By Dr. Dina Evan My sister died on the 9th of February. Ours was an odd relationship. For years, she had been a member of a religion that prohibited her...
By Dr. Dina Evan
My sister died on the 9th of February.
Ours was an odd relationship. For years, she had been a member of a religion that prohibited her from being with people, including her family, who were not in her organization. Recently, she had begun to question those beliefs and we had several lunches of her cautiously dipping her toes in the idea of feeling free. Her death was unexpected, and in the shock of it, I felt like I was on a roller coaster, sitting in the present to examine every relationship with my beloved family and friends, then sliding into a review of every relationship of my past growing up with her, our absentee parents, and with those who deeply influenced our lives, much of which was filled with deep teary pain and tremendous gratitude.
I think the thing that finally got me off the roller coaster was remembering that Suzanne, like everyone in my life, is simply another master teacher.
Teaching me that love is malleable, it bends and it twists and because we are humans and fallible, sometimes it even hurts — but when it’s real, it reaches down into my soul and grabs my heart and asks me to re-examine who I am and who I want to be. After all, in the end we only have two choices.
We can be in our integrity, authentic, empowered, standing in love and staying present to the task of finding our best and highest selves… or not.
Death is such an odd thing to most people. It’s that ‘not to be discussed topic’ and it is often greeted with the widening of eyes and an oh no, non-verbal expression, as if even talking about it might create the reality. For most it’s a fearful topic. I don’t fear death, albeit I am not quite there yet.
I hadn’t lost anyone in a long time, so my sister’s death gave me a new perspective of the journey, the diversity and beauty of it and how it effects each of us.
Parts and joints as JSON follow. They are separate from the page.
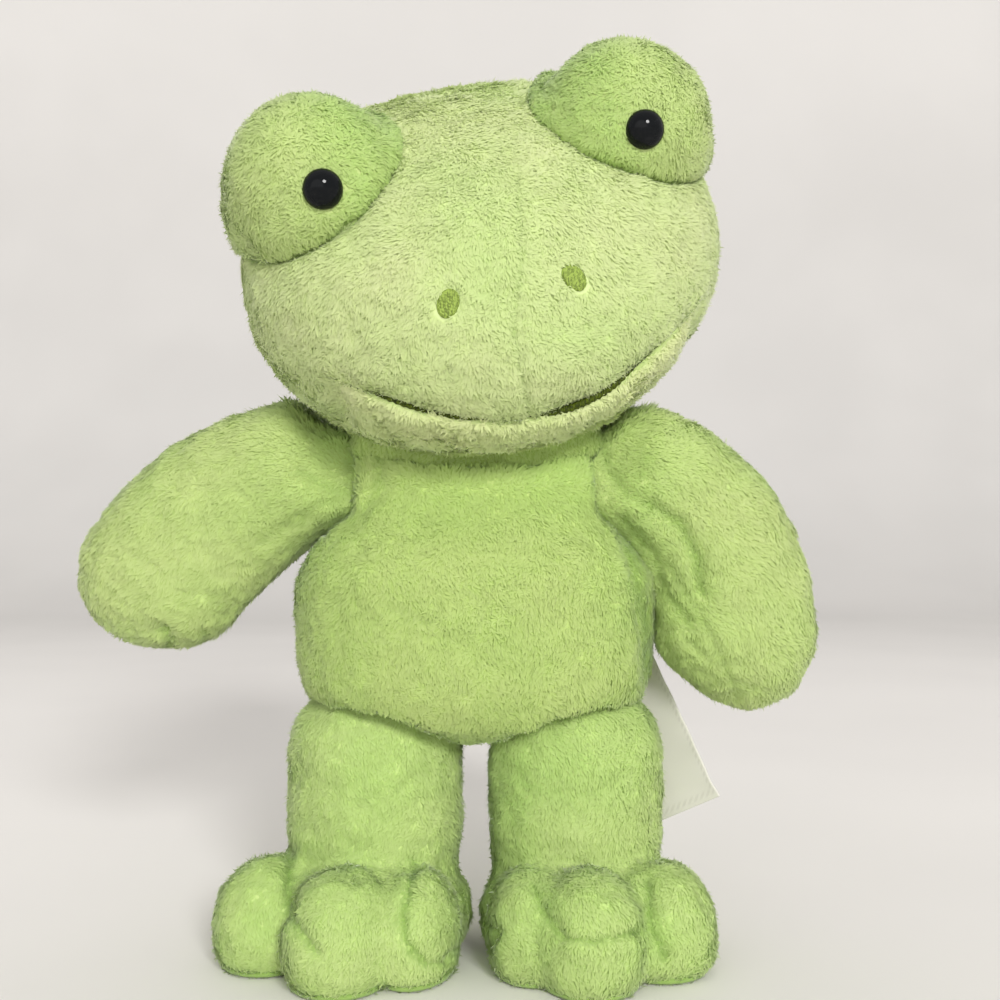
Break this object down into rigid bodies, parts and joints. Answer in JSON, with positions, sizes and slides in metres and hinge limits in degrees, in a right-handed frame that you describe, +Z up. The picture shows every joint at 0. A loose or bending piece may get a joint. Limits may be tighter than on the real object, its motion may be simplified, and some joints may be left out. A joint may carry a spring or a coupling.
{
  "type": "stuffed plush frog",
  "caption": "Light green stuffed frog with a wide head, round eye mounds, mitten arms and short legs on broad toed feet; head, arms and legs move on soft joints.",
  "frame": {"origin": "on the ground, under the middle of the toy's bounding box", "axes": "+Z is up, the toy faces -Y, and +X is the toy's own left side"},
  "size_m": [0.3326, 0.1466, 0.3934],
  "materials": {
    "head_plush": "short soft plush, pale green",
    "mound_plush": "short soft plush, a slightly deeper green",
    "body_plush": "short soft plush, light green",
    "arm_plush": "short soft plush, light green",
    "leg_plush": "short soft plush, light green",
    "sole_plush": "short plush, pressed flat",
    "fibre_filling": "loose white polyester fibre",
    "embroidery_thread": "satin embroidery thread, olive",
    "eye_plastic": "polished black",
    "washer_plastic": "moulded, white",
    "label_cloth": "woven white tape, bare"
  },
  "bodies": {
    "body": {"body_cover": "body_plush", "body_filling": "fibre_filling", "closing_seam": "embroidery_thread"},
    "neck": {"neck": "body_plush"},
    "head": {"head_cover": "head_plush", "jaw_panel": "head_plush", "head_filling": "fibre_filling", "mouth_thread": "embroidery_thread", "eye_mound_left": "mound_plush", "eye_mound_right": "mound_plush", "eye_left": "eye_plastic", "eye_right": "eye_plastic", "eye_washer_left": "washer_plastic", "eye_washer_right": "washer_plastic", "nostril_left": "embroidery_thread", "nostril_right": "embroidery_thread"},
    "arm_left": {"arm_cover_left": "arm_plush", "arm_filling_left": "fibre_filling"},
    "arm_right": {"arm_cover_right": "arm_plush", "arm_filling_right": "fibre_filling"},
    "leg_left": {"leg_cover_left": "leg_plush", "leg_filling_left": "fibre_filling", "sole_left": "sole_plush"},
    "leg_right": {"leg_cover_right": "leg_plush", "leg_filling_right": "fibre_filling", "sole_right": "sole_plush"},
    "label": {"care_label": "label_cloth"}
  },
  "joints": [
    {"name": "head_turn", "type": "hinge", "parent": "body", "child": "neck", "pos_m": [0.01257, 0.02209, 0.221], "axis": [0, 0, 1], "range_deg": [-12, 12]},
    {"name": "head_nod", "type": "hinge", "parent": "neck", "child": "head", "pos_m": [0.01257, 0.02209, 0.221], "axis": [1, 0, 0], "range_deg": [-6, 8]},
    {"name": "arm_left_swing", "type": "hinge", "parent": "body", "child": "arm_left", "pos_m": [0.07257, 0.02209, 0.218], "axis": [-1, 0, 0], "range_deg": [-30, 60]},
    {"name": "arm_right_swing", "type": "hinge", "parent": "body", "child": "arm_right", "pos_m": [-0.04743, 0.02209, 0.218], "axis": [-1, 0, 0], "range_deg": [-30, 60]},
    {"name": "leg_left_swing", "type": "hinge", "parent": "body", "child": "leg_left", "pos_m": [0.05757, 0.01609, 0.086], "axis": [-1, 0, 0], "range_deg": [-10, 70]},
    {"name": "leg_right_swing", "type": "hinge", "parent": "body", "child": "leg_right", "pos_m": [-0.03243, 0.01609, 0.086], "axis": [-1, 0, 0], "range_deg": [-10, 70]},
    {"name": "label_swing", "type": "hinge", "parent": "body", "child": "label", "pos_m": [0.08057, 0.05069, 0.118], "axis": [0.7716, -0.4455, 0.454], "range_deg": [0, 75]}
  ]
}
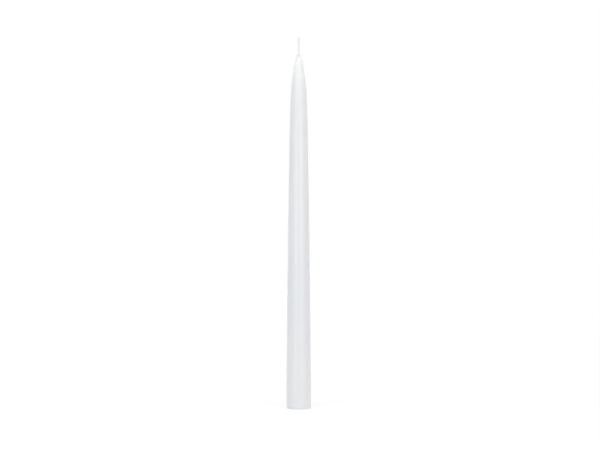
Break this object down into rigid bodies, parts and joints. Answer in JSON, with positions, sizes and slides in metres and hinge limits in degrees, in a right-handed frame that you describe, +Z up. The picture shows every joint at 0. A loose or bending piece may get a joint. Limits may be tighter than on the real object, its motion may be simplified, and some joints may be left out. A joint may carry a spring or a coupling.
{
  "type": "taper candle",
  "caption": "Slim white taper candle with a rounded nose, a straight butt for a holder's cup and a plaited cotton wick.",
  "frame": {"origin": "middle of the butt's flat end, on the surface that the candle stands on", "axes": "+Z up the candle's axis, from the butt to the wick; +X across the broad side of the wick's plait; +Y away from the viewer"},
  "size_m": [0.0214, 0.0214, 0.3215],
  "materials": {
    "wax": "satin",
    "cotton_wick": "matte"
  },
  "bodies": {
    "root": {"wax_body": "wax", "wick": "cotton_wick"}
  },
  "joints": []
}
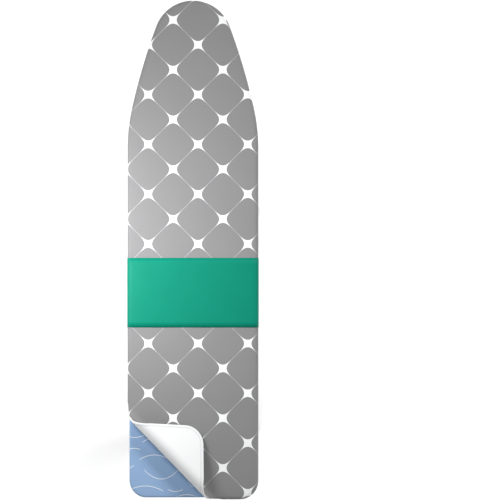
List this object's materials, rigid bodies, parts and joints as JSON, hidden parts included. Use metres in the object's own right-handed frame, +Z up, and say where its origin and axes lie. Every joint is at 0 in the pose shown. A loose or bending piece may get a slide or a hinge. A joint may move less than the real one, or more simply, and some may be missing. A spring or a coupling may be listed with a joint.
{
  "type": "folding ironing board",
  "caption": "Folding ironing board: padded mesh top in fitted covers, one corner turned back, on a scissor stand with a clamp for its height",
  "frame": {"origin": "on the floor, under the middle of the board, at the centre of the base of its bounding box", "axes": "+Z up; +Y along the board to its nose; +X to the right when the nose points away"},
  "size_m": [0.3009, 1.1435, 0.8866],
  "materials": {
    "cotton_grey": "matte printed cotton",
    "foam_white": "matte foam with a napped face",
    "elastic_grey": "gathered casing",
    "cotton_blue": "matte cotton",
    "felt": "needled felt",
    "paper_green": "satin coated paper",
    "mesh_steel": "powder coated",
    "tube_paint": "powder coated, satin",
    "zinc_sheet": "zinc plated",
    "zinc_steel": "zinc plated",
    "black_rubber": "matte",
    "foot_plastic": "matte",
    "black_plastic": "moulded",
    "handle_plastic": "moulded",
    "grip_rubber": "soft",
    "spring_steel": "bright"
  },
  "bodies": {
    "board": {"grey_cover": "cotton_grey", "cover_flap": "foam_white", "foam_lining": "foam_white", "hem_elastic": "elastic_grey", "blue_cover": "cotton_blue", "felt_pad": "felt", "paper_band": "paper_green", "mesh_top": "mesh_steel", "rim_left": "tube_paint", "rim_right": "tube_paint", "rim_back": "tube_paint", "rim_nose": "tube_paint", "strap_hook": "zinc_sheet", "strap_pivot": "zinc_sheet", "strap_rear": "zinc_sheet", "strap_front": "zinc_sheet", "pivot_bracket_left": "zinc_sheet", "pivot_bracket_right": "zinc_sheet", "pivot_bolts": "zinc_steel", "guide_rod_left": "zinc_steel", "guide_rod_right": "zinc_steel", "rod_bracket_rear": "zinc_sheet", "rod_bracket_front": "zinc_sheet", "travel_stops": "black_rubber", "bracket_rivets": "zinc_steel", "hook_bracket": "zinc_sheet", "hook_pin": "zinc_steel"},
    "outer_leg": {"outer_tube_left": "tube_paint", "outer_tube_right": "tube_paint", "outer_foot_bar": "tube_paint", "outer_brace": "tube_paint", "outer_cap_left": "foot_plastic", "outer_cap_right": "foot_plastic", "outer_plugs": "black_plastic"},
    "inner_leg": {"inner_tube_left": "tube_paint", "inner_tube_right": "tube_paint", "inner_foot_bar": "tube_paint", "inner_brace": "tube_paint", "inner_cap_left": "foot_plastic", "inner_cap_right": "foot_plastic", "inner_plugs": "black_plastic", "inner_axle": "zinc_steel", "axle_clips": "zinc_steel", "cross_bolts": "zinc_steel", "cross_spacers": "black_plastic", "cross_nuts": "zinc_steel"},
    "carriage": {"carriage_block": "black_plastic", "handle_pin": "zinc_steel", "return_spring": "spring_steel", "clamp_pin": "zinc_steel"},
    "release_handle": {"release_handle": "handle_plastic", "handle_grip": "grip_rubber"},
    "clamp_plate": {"clamp_plate": "spring_steel"},
    "storage_hook": {"storage_hook": "black_plastic"}
  },
  "joints": [
    {"name": "leg_fold", "type": "hinge", "parent": "board", "child": "outer_leg", "pos_m": [0, -0.4345, 0.798], "axis": [1, 0, 0], "range_deg": [0, 55.61]},
    {"name": "leg_cross", "type": "hinge", "parent": "outer_leg", "child": "inner_leg", "pos_m": [0, -0.18319, 0.43076], "axis": [1, 0, 0], "range_deg": [-111.22, 0]},
    {"name": "carriage_level", "type": "hinge", "parent": "inner_leg", "child": "carriage", "pos_m": [0, 0.06813, 0.798], "axis": [1, 0, 0], "range_deg": [0, 55.61]},
    {"name": "handle_squeeze", "type": "hinge", "parent": "carriage", "child": "release_handle", "pos_m": [0, 0.03813, 0.788], "axis": [-1, 0, 0], "range_deg": [0, 7.5], "stiffness_Nm_per_rad": 1.2, "springref_deg": -20.05},
    {"name": "clamp_release", "type": "hinge", "parent": "carriage", "child": "clamp_plate", "pos_m": [0, 0.03813, 0.8255], "axis": [1, 0, 0], "range_deg": [0, 6]},
    {"name": "hook_swing", "type": "hinge", "parent": "board", "child": "storage_hook", "pos_m": [0, -0.5075, 0.819], "axis": [1, 0, 0], "range_deg": [0, 50]}
  ],
  "couplings": [
    {"joint": "leg_cross", "follows": "leg_fold", "ratio": -2},
    {"joint": "carriage_level", "follows": "leg_fold", "ratio": 1},
    {"joint": "clamp_release", "follows": "handle_squeeze", "ratio": 0.8}
  ]
}
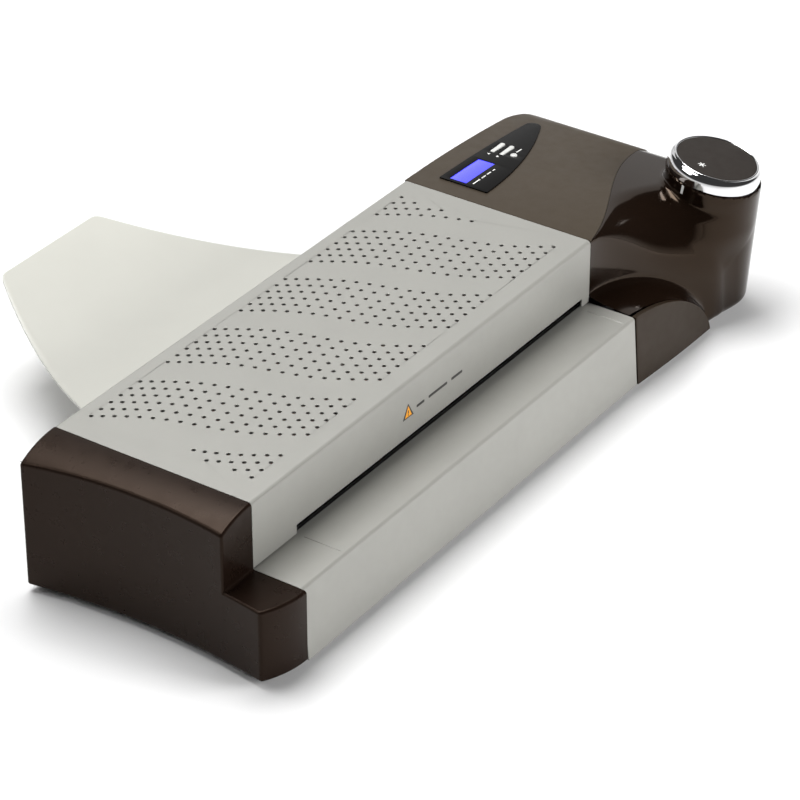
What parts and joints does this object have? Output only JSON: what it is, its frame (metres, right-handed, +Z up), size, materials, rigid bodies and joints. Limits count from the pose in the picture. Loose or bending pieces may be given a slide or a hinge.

Part of my sister’s teaching, for me is remembering life is short, I can’t to wait too long or hold back in fear, anger or any temporary feeling that separates me from myself or another.
I must be brave enough to reconnect as quickly as humanly possible and to create resolve or healing with those in my life. I tell myself, do it even if it means risking rejection, embarrassment or failure. Do it because life is short, and obviously filled with the unexpected.
At her memorial, there was almost no common feeling in the room. Everyone had a story of Suzanne, their experience and impact of her in their lives. Some were angry, sad and confused yet trying desperately to find peace and resolve. I realized that death too is a master teacher, teaching us something about ourselves.
If we are the one leaving because of age or the unexpected, it requires us to ask the hard questions of how much we believe what we believe. It also asks us to look at whether we have done what we came here to do and if we are willing to finish what is still unfinished.
Those of us who are older or those of us who know we may be leaving, have the great gift of time to create a sense of completion with our journey. We get to ask the question, who am I and who do I want to be, with time to be it.
The Buddhist say, “Today is a good day to die.” I love that saying because it reminds us that each day is a precious portion, a sequential gift that allows us a chance to reach a place of peace and completion. We can remind ourselves to live fully in each moment, be fully present with each person who walks with us, and to stay profoundly in our integrity so when we are ready for the next part of our path on the other side, we can turn around, look behind us knowing we did what we came here to do in a way that echoes well done.
Everything in life and death is in service to our soul, giving us repeated opportunities to find ourselves. And, for those who wonder or might be concerned, no it doesn’t stop at death. This wonderful journey, simply begins again.